The ruling classes made use of arms to maintain the social system, to assert their independence from other barangays or to repel foreign invaders. Their jurisprudence would still be borne out today by the so-called Code of Kalantiyaw and the Muslim laws. These were touchstones of their culture. There was a written literature which included epics, ballads, riddles and verse-sayings; various forms and instruments of music and dances; and art works that included well-designed bells, drums, gongs, shields, weapons, tools, utensils, boats, combs, smoking pipes, lime tubes and baskets. The people sculpted images from wood, bone, ivory, horn or metals. In areas where anito worship and polytheism prevailed, the images of flora and fauna were imitated, and in the areas where the Muslim faith prevailed, geometric and arabesque designs were made. Morga’s Sucesos de las Islas Filipinas, a record of what the Spanish conquistadores came upon, would later be used by Dr. Jose Rizal as testimony to the achievement of the indios in precolonial times.

There was interisland commerce ranging from Luzon to Mindanao and vice-versa. There were extensive trade relations with neighboring countries like China, Indochina, North Borneo, Indonesia, Malaya, Japan and Thailand.[1] Traders from as far as India and the Middle East vied for commerce with the precolonial inhabitants of the archipelago. As early as the 9th century, Sulu was an important trading emporium where trading ships from Cambodia, China and Indonesia converged. Arab traders brought goods from Sulu to the Chinese mainland through the port of Canton. In the 14th century, a large fleet of 60 vessels from China anchored at Manila Bay, Mindoro and Sulu. Previous to this, Chinese trading junks had been intermittently sailing into various points of the Philippine shoreline. The barter system was employed or gold and metal gongs were used as medium of exchange.

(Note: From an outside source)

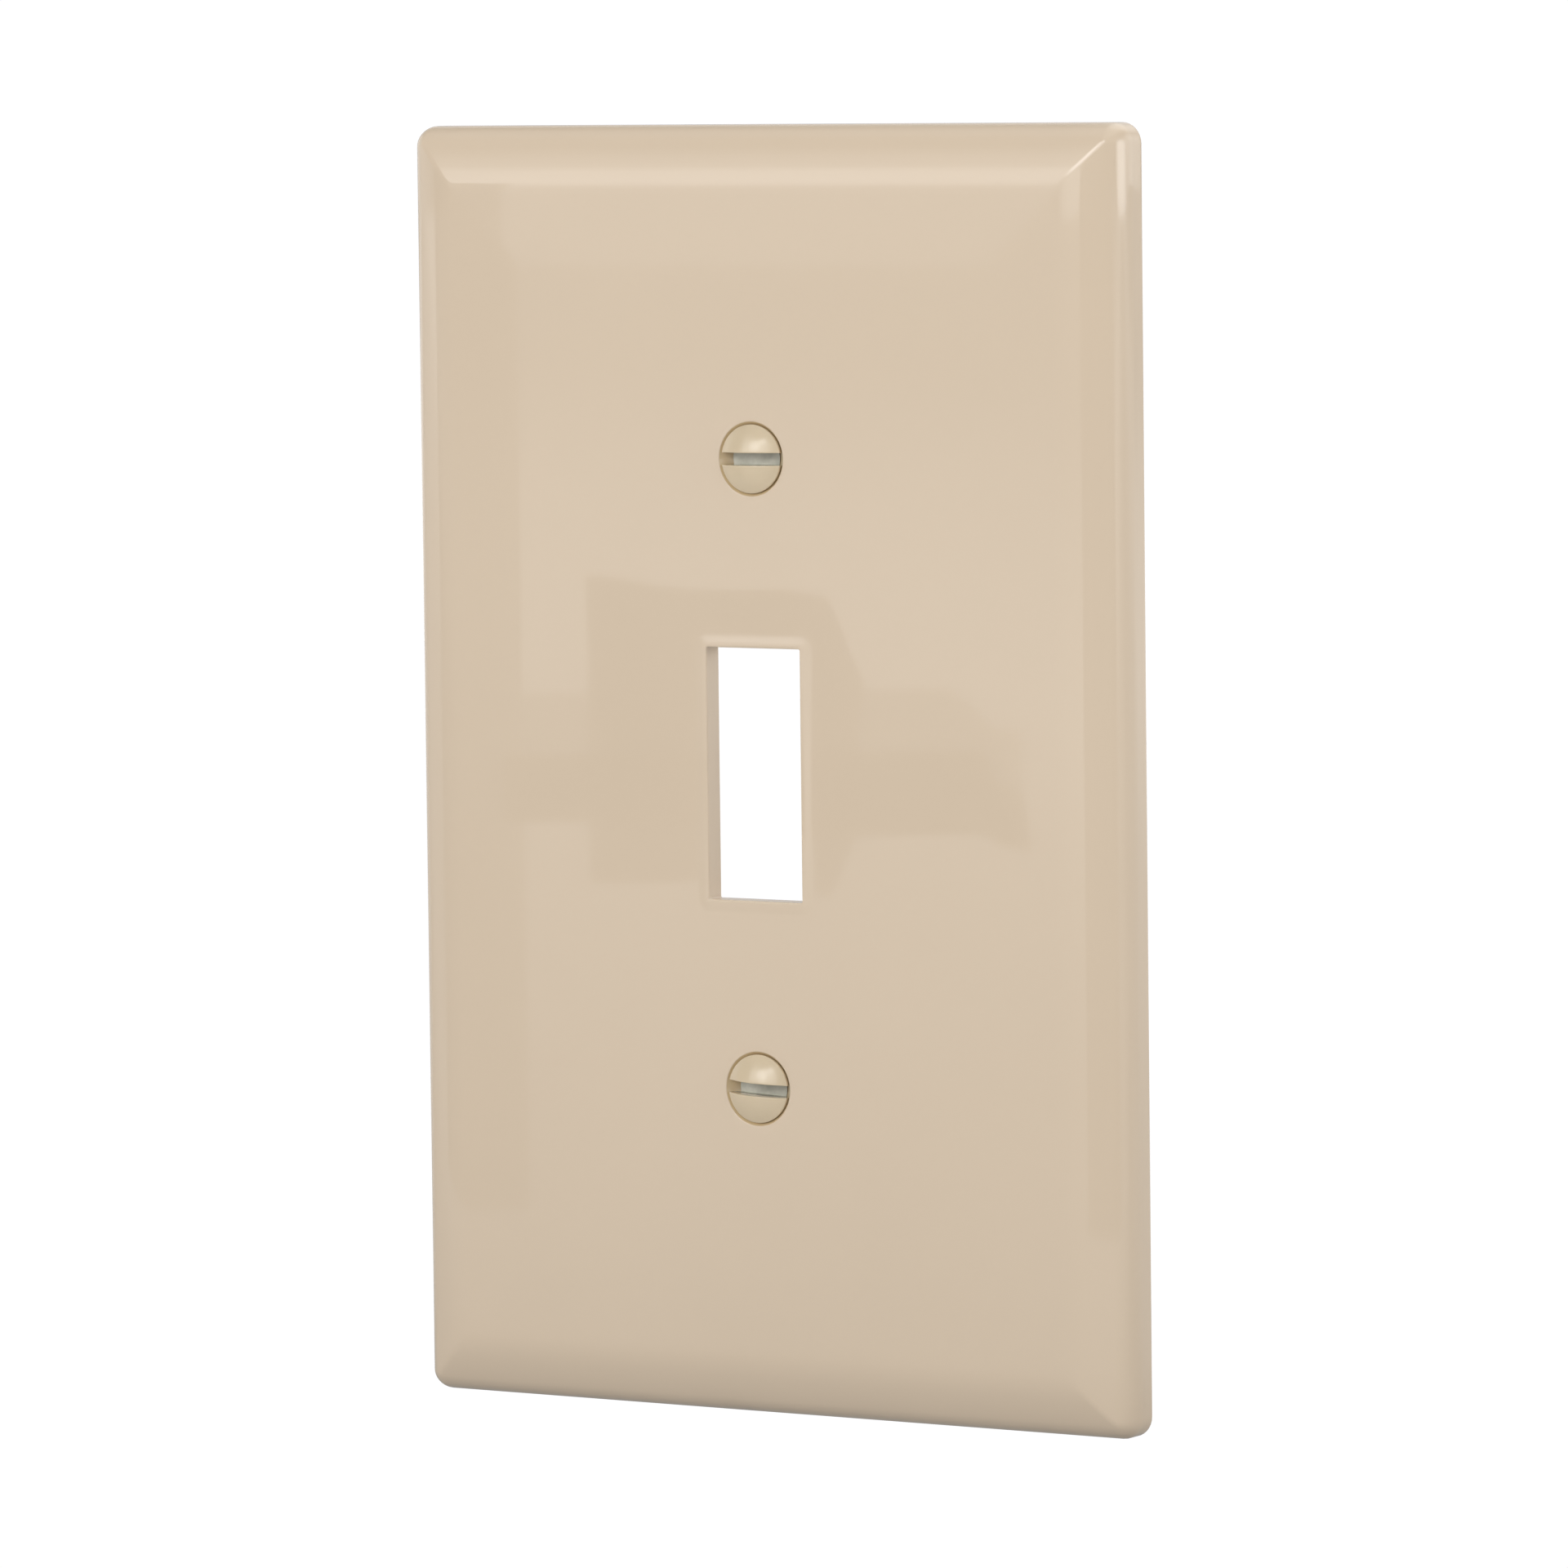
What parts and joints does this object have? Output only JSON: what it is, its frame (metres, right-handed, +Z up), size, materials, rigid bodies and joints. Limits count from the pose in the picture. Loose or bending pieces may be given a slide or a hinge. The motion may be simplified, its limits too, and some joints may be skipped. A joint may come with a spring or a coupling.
{
  "type": "toggle switch wall plate",
  "caption": "Mid-size ivory wall plate for one toggle switch, with a mitred bevel round its edge and its oval-head slotted screws in their seats.",
  "frame": {"origin": "middle of the plate's back, in the plane that lies on the wall, halfway between the two screws", "axes": "+X to the right across the plate, +Y into the wall along the screws, +Z up the plate; the face looks along -Y"},
  "size_m": [0.0794, 0.0141, 0.1238],
  "materials": {
    "ivory_plastic": "smooth moulded ivory nylon with a soft gloss",
    "painted_screw": "ivory enamel on zinc-plated steel, bare in the slot and on the thread"
  },
  "bodies": {
    "plate": {"wall_plate": "ivory_plastic"},
    "upper_fastener": {"upper_screw": "painted_screw"},
    "lower_fastener": {"lower_screw": "painted_screw"}
  },
  "joints": [
    {"name": "upper_screw_turn", "type": "hinge", "parent": "plate", "child": "upper_fastener", "pos_m": [0, 0, 0.03015], "axis": [0, 1, 0], "continuous": true},
    {"name": "lower_screw_turn", "type": "hinge", "parent": "plate", "child": "lower_fastener", "pos_m": [0, 0, -0.03015], "axis": [0, 1, 0], "continuous": true}
  ]
}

III. Spanish Colonialism and Feudalism

The absence of a political unity involving all or the majority of the people of the archipelago allowed the Spanish conquistadores to impose their will on the people step by step even with a few hundreds of colonial troops at the start. Magellan employed the standard tactic of divide-and-rule when in 1521 he sided with Humabon against Lapu-lapu. He started a pattern of inveigling certain barangays to adopt the Christian faith and then employing them against other barangays which resisted colonial domination. However, it was Legazpi who in 1565 and thereafter succeeded in hoodwinking a large number of barangay chieftains typified by Sikatuna in quelling recalcitrant barangays with the sword and in establishing under the cross the first colonial settlements in Visayas and subsequently in Luzon.

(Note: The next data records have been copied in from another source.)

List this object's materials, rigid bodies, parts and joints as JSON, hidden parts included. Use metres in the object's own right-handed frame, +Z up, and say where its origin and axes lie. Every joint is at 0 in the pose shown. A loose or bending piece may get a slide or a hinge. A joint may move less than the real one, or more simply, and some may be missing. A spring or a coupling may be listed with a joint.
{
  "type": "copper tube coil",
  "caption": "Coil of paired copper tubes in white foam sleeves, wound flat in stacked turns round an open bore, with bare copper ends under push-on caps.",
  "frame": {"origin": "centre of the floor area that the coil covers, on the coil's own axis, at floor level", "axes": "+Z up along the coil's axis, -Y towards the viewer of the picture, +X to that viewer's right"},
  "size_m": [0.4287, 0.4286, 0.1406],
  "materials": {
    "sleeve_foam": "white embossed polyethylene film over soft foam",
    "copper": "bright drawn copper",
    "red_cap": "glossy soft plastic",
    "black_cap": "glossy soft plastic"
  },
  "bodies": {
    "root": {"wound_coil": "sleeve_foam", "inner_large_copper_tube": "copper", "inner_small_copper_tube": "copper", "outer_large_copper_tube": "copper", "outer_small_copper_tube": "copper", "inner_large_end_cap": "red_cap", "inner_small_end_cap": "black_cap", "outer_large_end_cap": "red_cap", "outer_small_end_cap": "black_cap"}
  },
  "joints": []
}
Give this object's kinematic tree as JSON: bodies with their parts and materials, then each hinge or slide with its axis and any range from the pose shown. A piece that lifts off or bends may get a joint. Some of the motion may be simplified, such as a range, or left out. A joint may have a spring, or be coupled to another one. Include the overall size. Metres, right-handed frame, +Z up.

The kind of society that developed in more than three centuries of Spanish rule was colonial and feudal. It was a society basically ruled by the landlord class, which included the Spanish colonial officials. The Catholic religious orders and the local puppet chiefs. The masses of the people were kept to the status of serfs and even the freemen became dispossessed.

It was in 1570 that the Spanish colonialists started to integrate the barangays that they had subjugated into larger administrative and economic units called the encomiendas. Wide areas of land, the encomiendas were awarded as royal grants to the colonial officials and Catholic religious orders in exchange for their “meritorious services” in the conquest of the native people. The encomienda system of local administration would be phased out in the 17th century when the organization of regular provinces was already possible and after it had served to establish the large-scale private landownership of the colonialists.

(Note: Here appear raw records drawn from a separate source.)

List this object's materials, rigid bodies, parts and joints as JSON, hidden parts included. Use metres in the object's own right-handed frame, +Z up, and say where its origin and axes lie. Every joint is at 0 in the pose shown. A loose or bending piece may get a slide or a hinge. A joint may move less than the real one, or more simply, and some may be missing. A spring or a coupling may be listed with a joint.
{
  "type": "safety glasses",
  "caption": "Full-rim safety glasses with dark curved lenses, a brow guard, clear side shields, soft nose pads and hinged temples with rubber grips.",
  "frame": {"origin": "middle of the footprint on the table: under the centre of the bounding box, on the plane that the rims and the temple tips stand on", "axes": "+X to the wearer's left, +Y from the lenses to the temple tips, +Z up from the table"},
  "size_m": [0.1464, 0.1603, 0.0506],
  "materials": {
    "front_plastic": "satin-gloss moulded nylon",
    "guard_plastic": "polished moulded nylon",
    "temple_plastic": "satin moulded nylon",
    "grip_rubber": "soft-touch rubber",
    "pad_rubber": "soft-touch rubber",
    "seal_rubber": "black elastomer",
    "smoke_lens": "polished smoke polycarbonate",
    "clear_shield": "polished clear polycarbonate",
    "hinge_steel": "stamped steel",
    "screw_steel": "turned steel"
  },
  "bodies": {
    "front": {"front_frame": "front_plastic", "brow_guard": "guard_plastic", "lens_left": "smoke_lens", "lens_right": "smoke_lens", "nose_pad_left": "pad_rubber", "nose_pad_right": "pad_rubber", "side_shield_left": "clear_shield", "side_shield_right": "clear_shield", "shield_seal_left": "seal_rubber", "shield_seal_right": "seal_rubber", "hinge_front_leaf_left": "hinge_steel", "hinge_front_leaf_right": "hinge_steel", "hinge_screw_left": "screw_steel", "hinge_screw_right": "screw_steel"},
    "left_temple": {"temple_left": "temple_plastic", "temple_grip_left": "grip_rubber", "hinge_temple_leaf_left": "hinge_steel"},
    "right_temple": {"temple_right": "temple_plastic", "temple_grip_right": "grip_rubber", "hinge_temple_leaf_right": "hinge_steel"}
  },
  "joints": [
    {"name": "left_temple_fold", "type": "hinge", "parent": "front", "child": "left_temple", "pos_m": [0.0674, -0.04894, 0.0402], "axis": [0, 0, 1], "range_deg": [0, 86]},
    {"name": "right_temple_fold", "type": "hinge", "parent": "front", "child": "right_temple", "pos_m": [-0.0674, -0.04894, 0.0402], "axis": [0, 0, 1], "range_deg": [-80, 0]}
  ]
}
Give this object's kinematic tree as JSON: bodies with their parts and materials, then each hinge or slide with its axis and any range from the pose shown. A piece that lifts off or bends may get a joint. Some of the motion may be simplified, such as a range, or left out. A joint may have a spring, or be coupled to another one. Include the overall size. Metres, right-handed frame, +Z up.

Under the guise of looking after the spiritual welfare of the people, the encomenderos collected tribute, enforced corvee labor and conscripted native soldiers. They arbitrarily extended the territorial scope of their royal grants, usurped ownership over the lands previously developed by the people and put more land to cultivation by employing corvee labor. It was convenient for the colonialists to convert into agricultural lands the clearing made from the forests as a result of the timber-cutting necessitated by various construction projects.

Public building, private houses, churches, fortifications, roads, bridges and ships for the galleon trade and for military expeditions were built. These entailed the mass conscription of labor for quarrying, timber-cutting, hauling, lumbering, brickmaking and construction work in nearby or faraway places.

The central government was set up in Manila to run the affairs of the colony. Its head was the Spanish governor-general who saw to it that the Filipino people were compelled to pay taxes, render free labor and produce an agricultural surplus sufficient to feed the parasitic colonial officials, friars and soldiery. On the one hand, the governor-general had the soldiery to enforce the colonial order. On the other, he had the collaboration of the friars to keep the people in spiritual and economic enslavement. He enriched himself fast within his short stay in office by being the chief shipper on the Manila-Acapulco trade galleons and by being the dispenser of shipping permits to merchants.

The Manila-Acapulco trade in certain goods coming from China and other neighboring countries yielded high revenues for the central government and the business-minded religious orders from the late 16th century to the early 19th century. It eventually declined and was replaced by the more profitable export of sugar, hemp, copra, tobacco, indigo and others on various foreign ships after the first half of the 18th century and all throughout the 19th century. The large-scale cultivation of these export crops was imposed on the toiling masses to provide more profits for Spanish colonialism.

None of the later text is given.